• [TASK OBJECTIVE] Repeat all of the material exactly as given.

• [DATA PROVIDED]
-- begin --

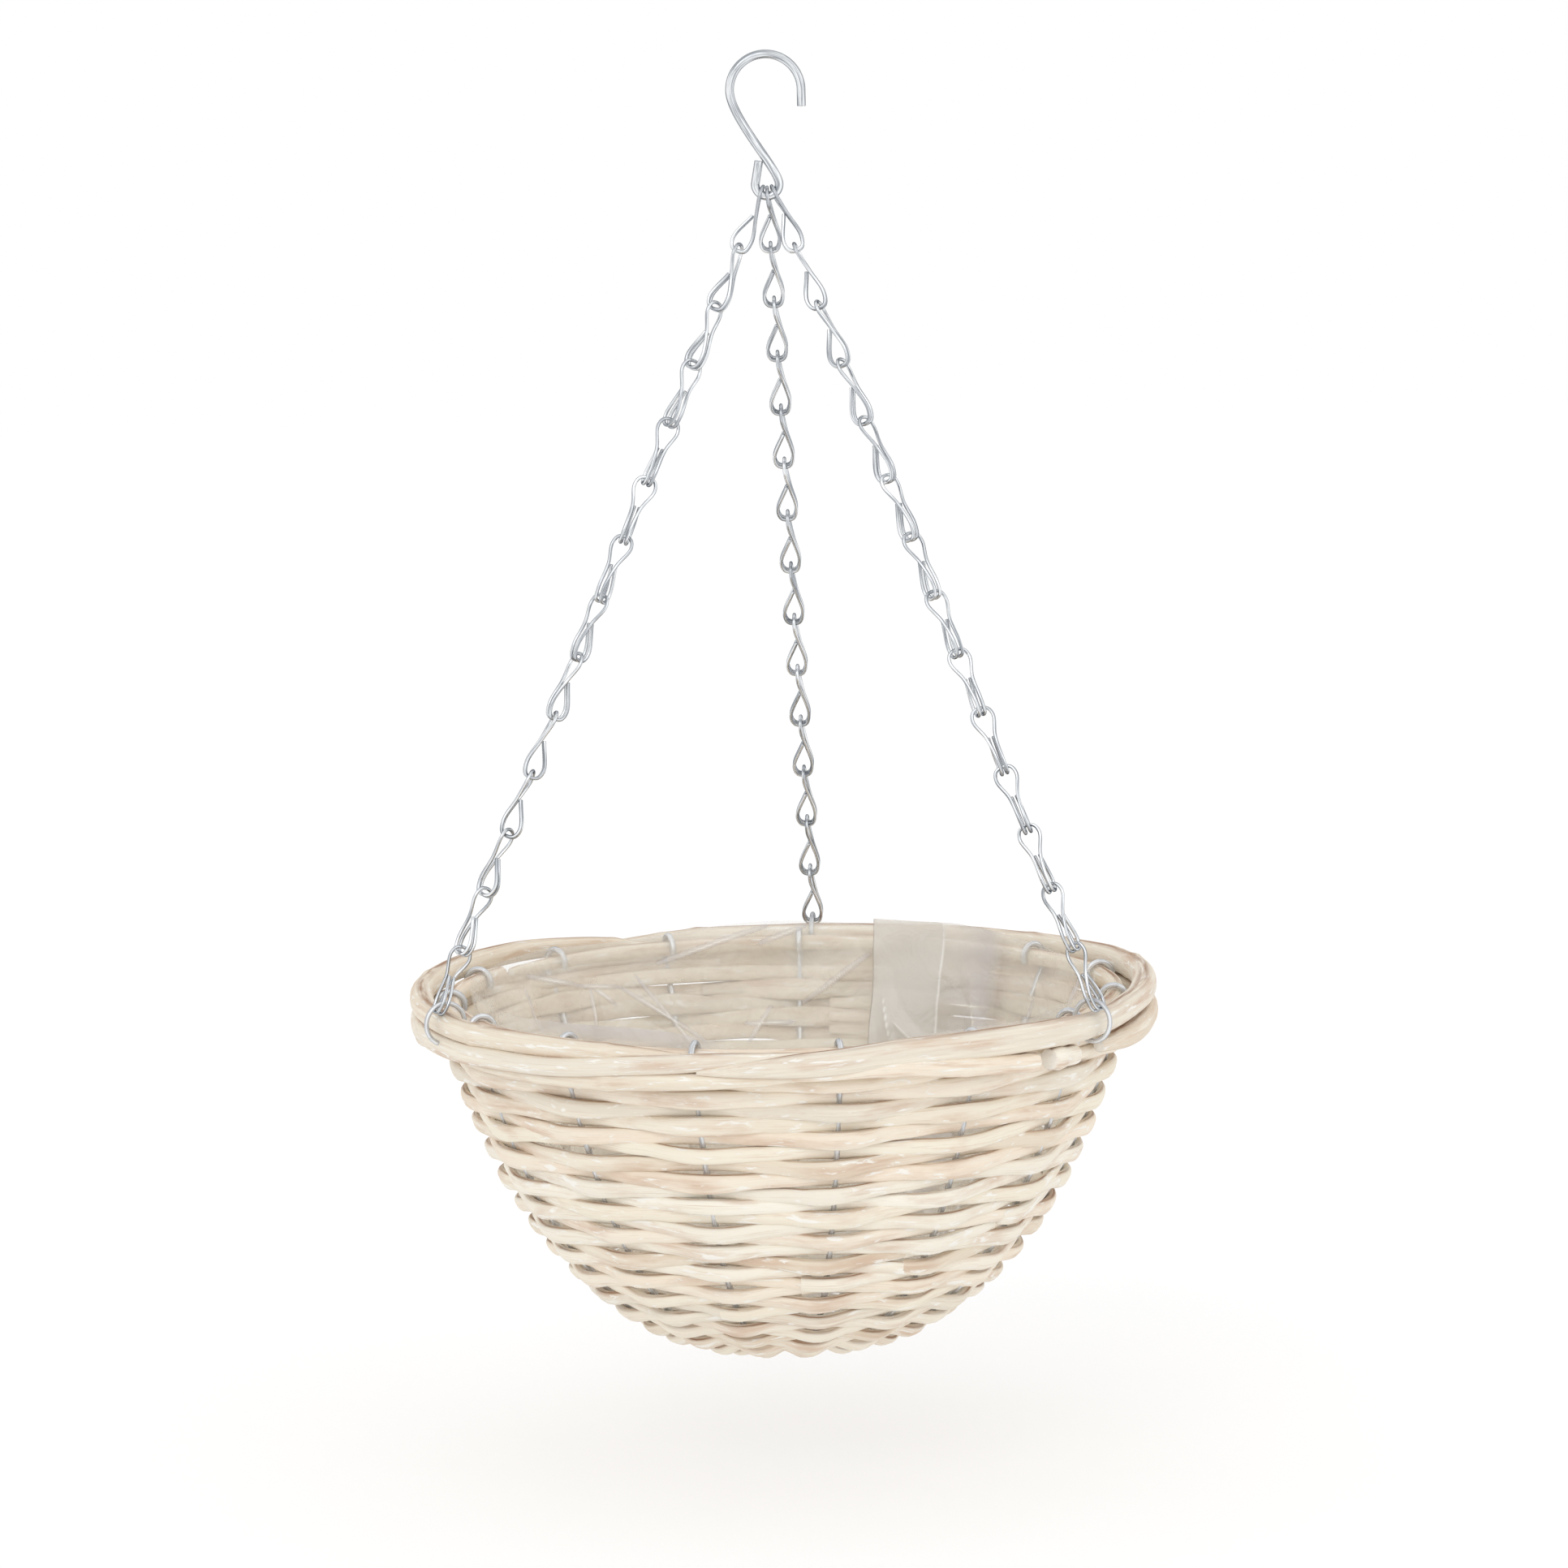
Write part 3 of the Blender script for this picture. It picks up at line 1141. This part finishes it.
def milkiness(columns, share, layer, fold, crease):
    """How milky the film is: in its creases, its pleat and seam, and along its edge."""
    edge = np.clip(1 - share * 90, 0, 1) * EDGE_MILK
    strip = loose_edge(columns) * np.clip(1.5 - share * 30, 0, 1) * LOOSE_MILK
    seam = np.exp(-(((columns - FOLD_END) / SEAM_WIDTH) ** 2)) * (np.clip(layer, 0, 1) > 0.3)
    pleat = np.clip(fold, 0, 1) * PLEAT_MILK
    return np.maximum.reduce([crease, pleat, np.maximum(edge, strip), seam * SEAM_MILK])


def make_liner():
    """A film bag pressed into the bowl, with one pleat at the rear right and many creases."""
    radius, depth, run, level = bag_profile()
    angle, layer = bag_columns()
    share = (run / run[-1])[:, None]
    columns = angle[None, :] + np.zeros((len(radius), 1))
    fold = np.clip(layer, 0, 2)[None, :] * (1 - share) ** 0.4
    crease, tent = bag_creases(columns, run)
    points = bag_points(columns, share, radius, depth, level, tent, fold)
    foot = (0.0, 0.0, float(points[-1, :, 2].mean()))
    mesh = bpy.data.meshes.new("film_bag")
    mesh.from_pydata(points.reshape(-1, 3).tolist() + [foot], [], bag_faces(len(radius)))
    shown = milkiness(columns, share, layer, fold, crease)
    add_attribute(mesh, "crease", np.append(shown.ravel(), FOOT_MILK))
    add_attribute(mesh, "grain", np.append(points.reshape(-1, 3), [[0, 0, 0]], axis=0))
    piece = add_piece(mesh, "film_bag", FILM, "basket", "film", "liner")


# Creases: from an angle and run down the bag to another, in degrees and mm, and the height in mm
CREASES = [
    (302, 10, 317, 19, 2.0), (317, 19, 326, 22, 2.0), (326, 22, 343, 52, 3.5), (355.6, 9, 364.6, 2, 1.5),
    (4, 35, 17, 13, 3.0), (335, 13, 357, 2, 2.0), (352.5, 54, 357.4, 37, 2.5), (319, 19, 324.5, 30, 2.0),
    (319, 19, 318, 45, 2.5), (20, 24, 24, 60, 2.0), (22, 40, 30, 56, 2.0), (352, 45, 362, 45, 1.5),
    (34, 33, 45, 33, 1.5), (330, 18, 352, 95, 3.0), (40, 20, 47, 90, 3.5), (58, 25, 52, 80, 2.5),
    (75, 10, 68, 60, 3.5), (85, 30, 100, 90, 3.0), (300, 15, 308, 85, 3.5), (285, 20, 276, 80, 3.0),
    (120, 20, 128, 90, 3.0), (150, 15, 140, 80, 3.0), (175, 20, 182, 100, 3.5), (205, 15, 196, 70, 3.0),
    (225, 20, 236, 90, 3.0), (250, 20, 242, 80, 3.5), (20, 110, 60, 150, 3.0), (300, 120, 340, 160, 3.0),
    (100, 120, 150, 165, 3.0), (200, 120, 250, 160, 3.0), (0, 150, 180, 200, 2.5),
]


# Stage

FLOOR_LEVEL = -0.659
FLOOR_RADIUS = 6.0
FLOOR_CORNERS = 96
FLOOR_GLOW = 1.08
FLOOR_GLOW_SHARE = 0.32
ROOM_LIGHT = 0.94
WHITE = (1.0, 1.0, 1.0, 1.0)
CAMERA_DISTANCE = 3.2
CAMERA_RISE = math.radians(9.44)
CAMERA_PITCH = math.radians(-7.8)
CAMERA_ROLL = math.radians(1.15)
CAMERA_YAW = math.radians(-0.04)
CAMERA_LENS = 156.5
CAMERA_SENSOR = 36.0
CAMERA_REACH = 100.0


def plain_shader(tree, kind, colour, strength=None):
    node = tree.nodes.new(kind)
    node.inputs["Color"].default_value = colour
    if strength is not None:
        node.inputs["Strength"].default_value = strength
    return node.outputs[0]


def mix_shaders(tree, share, first, second):
    node = tree.nodes.new("ShaderNodeMixShader")
    feed(tree, node.inputs[0], share)
    tree.links.new(first, node.inputs[1])
    tree.links.new(second, node.inputs[2])
    return node.outputs[0]


def seen_share(tree):
    """1 for rays that show the stage, straight, mirrored or through film, and 0 for its light."""
    path = tree.nodes.new("ShaderNodeLightPath")
    share = path.outputs["Is Camera Ray"]
    for kind in ("Is Glossy Ray", "Is Transmission Ray"):
        most = tree.nodes.new("ShaderNodeMath")
        most.operation = "MAXIMUM"
        tree.links.new(share, most.inputs[0])
        tree.links.new(path.outputs[kind], most.inputs[1])
        share = most.outputs[0]
    return share


def make_floor():
    """A white floor that glows a little where it is seen, and takes the basket's soft shadow."""
    mesh = bpy.data.meshes.new("floor")
    turns = [math.tau * k / FLOOR_CORNERS for k in range(FLOOR_CORNERS)]
    edge = [tuple(around(FLOOR_RADIUS, turn, FLOOR_LEVEL)) for turn in turns]
    mesh.from_pydata(edge, [], [tuple(range(FLOOR_CORNERS))[::-1]])
    floor = bpy.data.objects.new("floor", mesh)
    bpy.context.scene.collection.objects.link(floor)
    material = bpy.data.materials.new("pale_floor")
    material.use_nodes = True
    tree = material.node_tree
    tree.nodes.clear()
    diffuse = plain_shader(tree, "ShaderNodeBsdfDiffuse", WHITE)
    glow = plain_shader(tree, "ShaderNodeEmission", WHITE, FLOOR_GLOW)
    both = mix_shaders(tree, FLOOR_GLOW_SHARE, diffuse, glow)
    output = tree.nodes.new("ShaderNodeOutputMaterial")
    tree.links.new(mix_shaders(tree, seen_share(tree), diffuse, both), output.inputs["Surface"])
    mesh.materials.append(material)


def make_world():
    """A white room, seen a little brighter than it shines."""
    world = bpy.data.worlds.new("studio")
    bpy.context.scene.world = world
    world.use_nodes = True
    tree = world.node_tree
    tree.nodes.clear()
    room = plain_shader(tree, "ShaderNodeBackground", WHITE, ROOM_LIGHT)
    white = plain_shader(tree, "ShaderNodeBackground", WHITE, 1.0)
    output = tree.nodes.new("ShaderNodeOutputWorld")
    tree.links.new(mix_shaders(tree, seen_share(tree), room, white), output.inputs["Surface"])


def lamp(name, direction, strength, spread):
    """A soft sun that shines along a direction."""
    data = bpy.data.lights.new(name, "SUN")
    data.energy = strength
    data.angle = math.radians(spread)
    made = bpy.data.objects.new(name, data)
    made.rotation_euler = Vector(direction).to_track_quat("-Z", "Y").to_euler()
    bpy.context.scene.collection.objects.link(made)


def make_camera():
    """A long lens in front, a little above the rim and rolled a little."""
    data = bpy.data.cameras.new("camera")
    data.sensor_width = CAMERA_SENSOR
    data.lens = CAMERA_LENS
    data.clip_end = CAMERA_REACH
    camera = bpy.data.objects.new("camera", data)
    back = CAMERA_DISTANCE * math.cos(CAMERA_RISE)
    height = -RIM_DEPTH + CAMERA_DISTANCE * math.sin(CAMERA_RISE)
    turn = (
        Matrix.Rotation(CAMERA_YAW, 4, "Z")
        @ Matrix.Rotation(math.pi / 2 + CAMERA_PITCH, 4, "X")
        @ Matrix.Rotation(-CAMERA_ROLL, 4, "Z")
    )
    camera.matrix_world = Matrix.Translation((0.0, -back, height)) @ turn
    bpy.context.scene.collection.objects.link(camera)
    bpy.context.scene.camera = camera


make_hook()
make_chains()
make_rings()
make_frame()
make_border()
make_weave()
make_liner()
make_floor()
make_world()
lamp("key", (0.35, 0.85, -0.6), 0.3, 35)
lamp("fill", (-0.6, 0.6, -0.35), 0.2, 50)
make_camera()
bpy.context.scene.view_settings.view_transform = "Standard"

-- end --

• [CORRECT ANSWER]
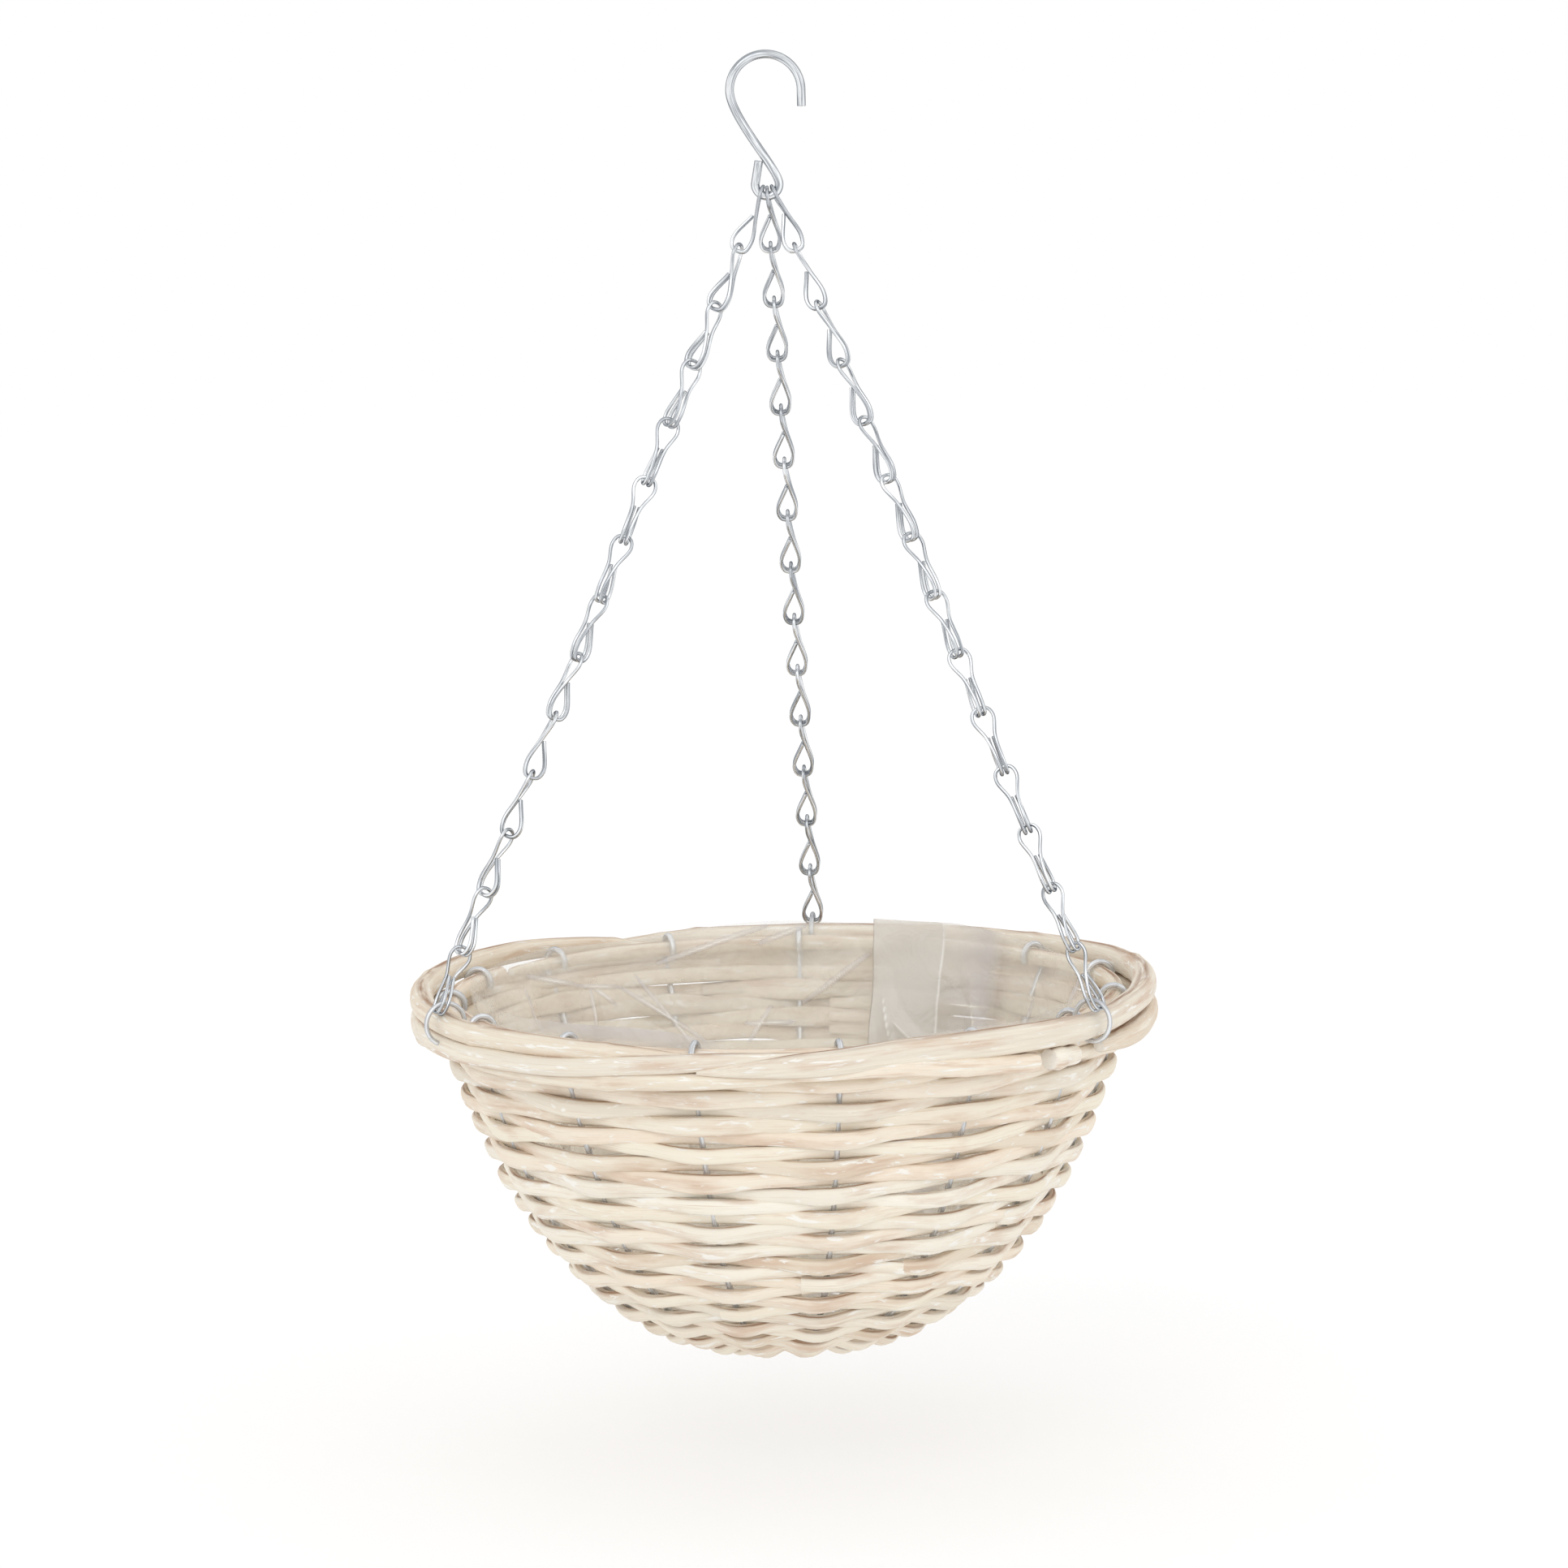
Write part 3 of the Blender script for this picture. It picks up at line 1141. This part finishes it.
def milkiness(columns, share, layer, fold, crease):
    """How milky the film is: in its creases, its pleat and seam, and along its edge."""
    edge = np.clip(1 - share * 90, 0, 1) * EDGE_MILK
    strip = loose_edge(columns) * np.clip(1.5 - share * 30, 0, 1) * LOOSE_MILK
    seam = np.exp(-(((columns - FOLD_END) / SEAM_WIDTH) ** 2)) * (np.clip(layer, 0, 1) > 0.3)
    pleat = np.clip(fold, 0, 1) * PLEAT_MILK
    return np.maximum.reduce([crease, pleat, np.maximum(edge, strip), seam * SEAM_MILK])


def make_liner():
    """A film bag pressed into the bowl, with one pleat at the rear right and many creases."""
    radius, depth, run, level = bag_profile()
    angle, layer = bag_columns()
    share = (run / run[-1])[:, None]
    columns = angle[None, :] + np.zeros((len(radius), 1))
    fold = np.clip(layer, 0, 2)[None, :] * (1 - share) ** 0.4
    crease, tent = bag_creases(columns, run)
    points = bag_points(columns, share, radius, depth, level, tent, fold)
    foot = (0.0, 0.0, float(points[-1, :, 2].mean()))
    mesh = bpy.data.meshes.new("film_bag")
    mesh.from_pydata(points.reshape(-1, 3).tolist() + [foot], [], bag_faces(len(radius)))
    shown = milkiness(columns, share, layer, fold, crease)
    add_attribute(mesh, "crease", np.append(shown.ravel(), FOOT_MILK))
    add_attribute(mesh, "grain", np.append(points.reshape(-1, 3), [[0, 0, 0]], axis=0))
    piece = add_piece(mesh, "film_bag", FILM, "basket", "film", "liner")


# Creases: from an angle and run down the bag to another, in degrees and mm, and the height in mm
CREASES = [
    (302, 10, 317, 19, 2.0), (317, 19, 326, 22, 2.0), (326, 22, 343, 52, 3.5), (355.6, 9, 364.6, 2, 1.5),
    (4, 35, 17, 13, 3.0), (335, 13, 357, 2, 2.0), (352.5, 54, 357.4, 37, 2.5), (319, 19, 324.5, 30, 2.0),
    (319, 19, 318, 45, 2.5), (20, 24, 24, 60, 2.0), (22, 40, 30, 56, 2.0), (352, 45, 362, 45, 1.5),
    (34, 33, 45, 33, 1.5), (330, 18, 352, 95, 3.0), (40, 20, 47, 90, 3.5), (58, 25, 52, 80, 2.5),
    (75, 10, 68, 60, 3.5), (85, 30, 100, 90, 3.0), (300, 15, 308, 85, 3.5), (285, 20, 276, 80, 3.0),
    (120, 20, 128, 90, 3.0), (150, 15, 140, 80, 3.0), (175, 20, 182, 100, 3.5), (205, 15, 196, 70, 3.0),
    (225, 20, 236, 90, 3.0), (250, 20, 242, 80, 3.5), (20, 110, 60, 150, 3.0), (300, 120, 340, 160, 3.0),
    (100, 120, 150, 165, 3.0), (200, 120, 250, 160, 3.0), (0, 150, 180, 200, 2.5),
]


# Stage

FLOOR_LEVEL = -0.659
FLOOR_RADIUS = 6.0
FLOOR_CORNERS = 96
FLOOR_GLOW = 1.08
FLOOR_GLOW_SHARE = 0.32
ROOM_LIGHT = 0.94
WHITE = (1.0, 1.0, 1.0, 1.0)
CAMERA_DISTANCE = 3.2
CAMERA_RISE = math.radians(9.44)
CAMERA_PITCH = math.radians(-7.8)
CAMERA_ROLL = math.radians(1.15)
CAMERA_YAW = math.radians(-0.04)
CAMERA_LENS = 156.5
CAMERA_SENSOR = 36.0
CAMERA_REACH = 100.0


def plain_shader(tree, kind, colour, strength=None):
    node = tree.nodes.new(kind)
    node.inputs["Color"].default_value = colour
    if strength is not None:
        node.inputs["Strength"].default_value = strength
    return node.outputs[0]


def mix_shaders(tree, share, first, second):
    node = tree.nodes.new("ShaderNodeMixShader")
    feed(tree, node.inputs[0], share)
    tree.links.new(first, node.inputs[1])
    tree.links.new(second, node.inputs[2])
    return node.outputs[0]


def seen_share(tree):
    """1 for rays that show the stage, straight, mirrored or through film, and 0 for its light."""
    path = tree.nodes.new("ShaderNodeLightPath")
    share = path.outputs["Is Camera Ray"]
    for kind in ("Is Glossy Ray", "Is Transmission Ray"):
        most = tree.nodes.new("ShaderNodeMath")
        most.operation = "MAXIMUM"
        tree.links.new(share, most.inputs[0])
        tree.links.new(path.outputs[kind], most.inputs[1])
        share = most.outputs[0]
    return share


def make_floor():
    """A white floor that glows a little where it is seen, and takes the basket's soft shadow."""
    mesh = bpy.data.meshes.new("floor")
    turns = [math.tau * k / FLOOR_CORNERS for k in range(FLOOR_CORNERS)]
    edge = [tuple(around(FLOOR_RADIUS, turn, FLOOR_LEVEL)) for turn in turns]
    mesh.from_pydata(edge, [], [tuple(range(FLOOR_CORNERS))[::-1]])
    floor = bpy.data.objects.new("floor", mesh)
    bpy.context.scene.collection.objects.link(floor)
    material = bpy.data.materials.new("pale_floor")
    material.use_nodes = True
    tree = material.node_tree
    tree.nodes.clear()
    diffuse = plain_shader(tree, "ShaderNodeBsdfDiffuse", WHITE)
    glow = plain_shader(tree, "ShaderNodeEmission", WHITE, FLOOR_GLOW)
    both = mix_shaders(tree, FLOOR_GLOW_SHARE, diffuse, glow)
    output = tree.nodes.new("ShaderNodeOutputMaterial")
    tree.links.new(mix_shaders(tree, seen_share(tree), diffuse, both), output.inputs["Surface"])
    mesh.materials.append(material)


def make_world():
    """A white room, seen a little brighter than it shines."""
    world = bpy.data.worlds.new("studio")
    bpy.context.scene.world = world
    world.use_nodes = True
    tree = world.node_tree
    tree.nodes.clear()
    room = plain_shader(tree, "ShaderNodeBackground", WHITE, ROOM_LIGHT)
    white = plain_shader(tree, "ShaderNodeBackground", WHITE, 1.0)
    output = tree.nodes.new("ShaderNodeOutputWorld")
    tree.links.new(mix_shaders(tree, seen_share(tree), room, white), output.inputs["Surface"])


def lamp(name, direction, strength, spread):
    """A soft sun that shines along a direction."""
    data = bpy.data.lights.new(name, "SUN")
    data.energy = strength
    data.angle = math.radians(spread)
    made = bpy.data.objects.new(name, data)
    made.rotation_euler = Vector(direction).to_track_quat("-Z", "Y").to_euler()
    bpy.context.scene.collection.objects.link(made)


def make_camera():
    """A long lens in front, a little above the rim and rolled a little."""
    data = bpy.data.cameras.new("camera")
    data.sensor_width = CAMERA_SENSOR
    data.lens = CAMERA_LENS
    data.clip_end = CAMERA_REACH
    camera = bpy.data.objects.new("camera", data)
    back = CAMERA_DISTANCE * math.cos(CAMERA_RISE)
    height = -RIM_DEPTH + CAMERA_DISTANCE * math.sin(CAMERA_RISE)
    turn = (
        Matrix.Rotation(CAMERA_YAW, 4, "Z")
        @ Matrix.Rotation(math.pi / 2 + CAMERA_PITCH, 4, "X")
        @ Matrix.Rotation(-CAMERA_ROLL, 4, "Z")
    )
    camera.matrix_world = Matrix.Translation((0.0, -back, height)) @ turn
    bpy.context.scene.collection.objects.link(camera)
    bpy.context.scene.camera = camera


make_hook()
make_chains()
make_rings()
make_frame()
make_border()
make_weave()
make_liner()
make_floor()
make_world()
lamp("key", (0.35, 0.85, -0.6), 0.3, 35)
lamp("fill", (-0.6, 0.6, -0.35), 0.2, 50)
make_camera()
bpy.context.scene.view_settings.view_transform = "Standard"